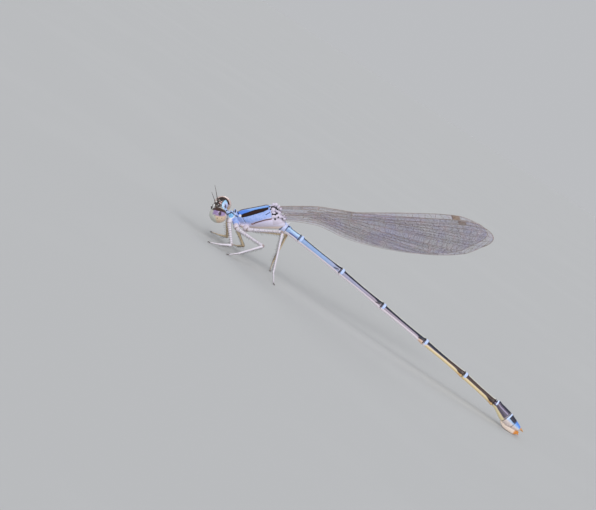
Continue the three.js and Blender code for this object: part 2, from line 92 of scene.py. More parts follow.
# along the back, depth of the back, depth of the breast, half width
THORAX_SECTIONS = (
    (0.0, 0.12, 1.3, 0.56),
    (0.35, 0.02, 1.62, 0.84),
    (0.9, 0.0, 1.86, 1.02),
    (1.6, 0.0, 2.04, 1.12),
    (2.4, 0.0, 2.2, 1.16),
    (3.0, 0.02, 2.34, 1.12),
    (3.45, 0.3, 2.44, 1.02),
    (3.9, 0.86, 2.5, 0.86),
    (4.3, 1.5, 2.4, 0.6),
)
PROTHORAX_SECTIONS = (
    (-1.02, 0.14, 0.62, 0.24),
    (-0.86, -0.13, 0.82, 0.42),
    (-0.7, -0.04, 0.9, 0.5),
    (-0.54, -0.13, 0.92, 0.54),
    (-0.38, -0.02, 0.88, 0.5),
    (-0.2, -0.23, 0.78, 0.48),
    (0.02, 0.1, 0.7, 0.4),
)

# The pale plates round the wing bases of one side: along, down and out from the ridge line, and radius.
HINGE_KNOBS = (
    (3.3, 0.21, 0.36, 0.12),
    (3.51, 0.07, 0.2, 0.14),
    (3.75, 0.15, 0.15, 0.19),
    (3.97, 0.39, 0.3, 0.14),
    (4.14, 0.6, 0.38, 0.12),
    (3.46, 0.54, 0.6, 0.18),
    (3.47, 0.84, 0.8, 0.17),
    (3.62, 1.21, 0.9, 0.14),
    (3.98, 0.92, 0.62, 0.17),
    (3.78, 0.72, 0.62, 0.14),
    (4.2, 1.34, 0.8, 0.11),
    (4.4, 1.28, 0.82, 0.09),
    (4.36, 1.56, 0.76, 0.15),
    (4.08, 1.76, 0.66, 0.13),
    (3.82, 1.52, 0.8, 0.15),
)
# Spots of painted shade between them: along, down and radius.
HINGE_SHADE_SPOTS = (
    (3.15, 0.18, 0.07),
    (3.22, 0.42, 0.08),
    (3.86, 0.57, 0.08),
    (3.62, 1.0, 0.09),
    (3.5, 1.42, 0.1),
    (3.84, 1.29, 0.08),
    (4.24, 1.18, 0.08),
    (4.17, 1.54, 0.08),
)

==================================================

> _Exercise prompt_: Copy the material above back out, exactly as written.

> _Response for this exercise_:
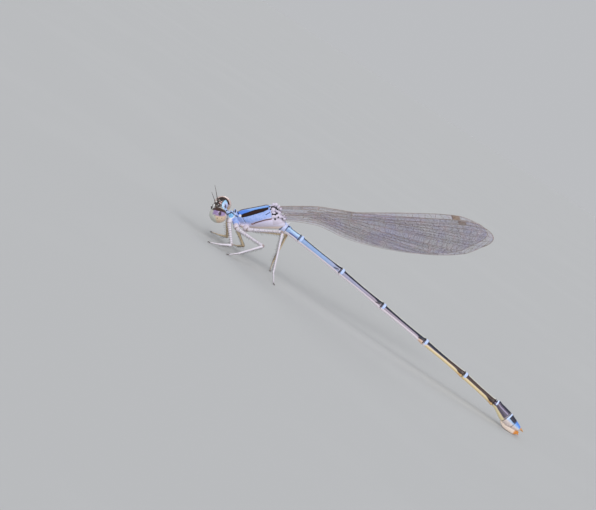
Continue the three.js and Blender code for this object: part 2, from line 92 of scene.py. More parts follow.
# along the back, depth of the back, depth of the breast, half width
THORAX_SECTIONS = (
    (0.0, 0.12, 1.3, 0.56),
    (0.35, 0.02, 1.62, 0.84),
    (0.9, 0.0, 1.86, 1.02),
    (1.6, 0.0, 2.04, 1.12),
    (2.4, 0.0, 2.2, 1.16),
    (3.0, 0.02, 2.34, 1.12),
    (3.45, 0.3, 2.44, 1.02),
    (3.9, 0.86, 2.5, 0.86),
    (4.3, 1.5, 2.4, 0.6),
)
PROTHORAX_SECTIONS = (
    (-1.02, 0.14, 0.62, 0.24),
    (-0.86, -0.13, 0.82, 0.42),
    (-0.7, -0.04, 0.9, 0.5),
    (-0.54, -0.13, 0.92, 0.54),
    (-0.38, -0.02, 0.88, 0.5),
    (-0.2, -0.23, 0.78, 0.48),
    (0.02, 0.1, 0.7, 0.4),
)

# The pale plates round the wing bases of one side: along, down and out from the ridge line, and radius.
HINGE_KNOBS = (
    (3.3, 0.21, 0.36, 0.12),
    (3.51, 0.07, 0.2, 0.14),
    (3.75, 0.15, 0.15, 0.19),
    (3.97, 0.39, 0.3, 0.14),
    (4.14, 0.6, 0.38, 0.12),
    (3.46, 0.54, 0.6, 0.18),
    (3.47, 0.84, 0.8, 0.17),
    (3.62, 1.21, 0.9, 0.14),
    (3.98, 0.92, 0.62, 0.17),
    (3.78, 0.72, 0.62, 0.14),
    (4.2, 1.34, 0.8, 0.11),
    (4.4, 1.28, 0.82, 0.09),
    (4.36, 1.56, 0.76, 0.15),
    (4.08, 1.76, 0.66, 0.13),
    (3.82, 1.52, 0.8, 0.15),
)
# Spots of painted shade between them: along, down and radius.
HINGE_SHADE_SPOTS = (
    (3.15, 0.18, 0.07),
    (3.22, 0.42, 0.08),
    (3.86, 0.57, 0.08),
    (3.62, 1.0, 0.09),
    (3.5, 1.42, 0.1),
    (3.84, 1.29, 0.08),
    (4.24, 1.18, 0.08),
    (4.17, 1.54, 0.08),
)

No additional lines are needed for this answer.